Ketika saya menguburkannya, tiba-tiba bumi memuntahkannya kembali. Lalu saya
menguburnya lagi, ternyata bumi masih juga memuntahkannya. Lantas saya menggali
kuburnya lebih dalam, kemudian saya menguburkannya, dan ternyata bumi
memuntahkannya untuk kali ketiga.”
“Saya berkata
sendiri, ‘Barangkali dia berperang tanpa disertai ridha ibunya.’ Lalu saya
melakukan shalat dua rekaat dan berdoa kepada Allah agar mengungkap kepadaku
mengenai apa yang terjadi pada anak tersebut.”
“Tiba-tiba saya
mendengar seseorang berkata kepadaku, ‘Wahai Abu Qudamah! Biarkanlah wali Allah
itu.’ Akhirnya saya pun membiarkannya beserta segala urusannya. Saya yakin
bahwa dia mempunyai kedudukan di sisi Allah Subhanahu wa Ta’ala.”
“Ketika kami masih
dalam keadaan seperti itu, tiba-tiba ada seekor burung datang, lalu memakannya.

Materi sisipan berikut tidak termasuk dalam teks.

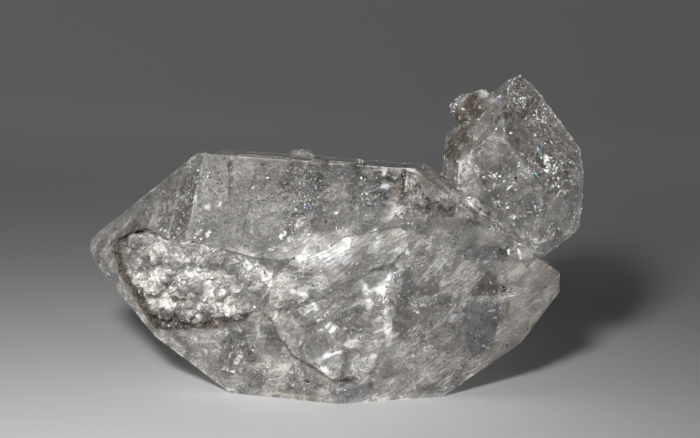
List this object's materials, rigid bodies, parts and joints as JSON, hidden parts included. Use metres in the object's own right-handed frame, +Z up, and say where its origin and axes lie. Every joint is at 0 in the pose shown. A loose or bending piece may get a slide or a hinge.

Saya sangat takjub dengan kejadian tersebut. Kemudian saya menuju ke tempat
ibunya untuk melaksanakan wasiatnya.”
“Ketika ibunya
melihatku, dia berkata, ‘Apa yang mendorongmu datang ke sini wahai Abu Qudamah,
apakah engkau datang untuk berbela sungkawa ataukah untuk mengucapkan
selamat?’”
“Aku bertanya
kepadanya, ‘Apa maksudnya?’”
“Ibunya menjawab,
‘Jika anakku meninggal dunia, berarti engkau datang kepadaku untuk berbela
sungkawa. Jika anakku gugur di jalan Allah dan meraih syahid, berarti engkau
datang untuk mengucapkan selamat.”
“Lantas saya
menceritakan kisah anak kepadanya dan saya ceritakan pula tentang burung dan
apa yang dilakukan burung tersebut terhadap anaknya.”
“Ibunya berujar,
‘Sungguh, Allah Subhanahu wa Ta’ala telah mengabulkan doanya.”
“Saya bertanya
kepadanya, ‘Apa doanya?’”
“Ibunya menjawab,
‘Sesungguhnya dia berdoa kepada Allah Subhanahu wa Ta’ala di dalam
shalat-shalatnya dan kesendiriannya dan membaca doa berikut di pagi dan sore
hari, ‘Ya Allah! Kumpulkanlah aku di dalam tembolok burung’.”
“Kemudian saya
meninggalkan ibunya dan saya tahu mengapa Allah Subhanahu wa Ta’ala menetapkan
pertolongan pada kami dan mengalahkan musuh-musuh.”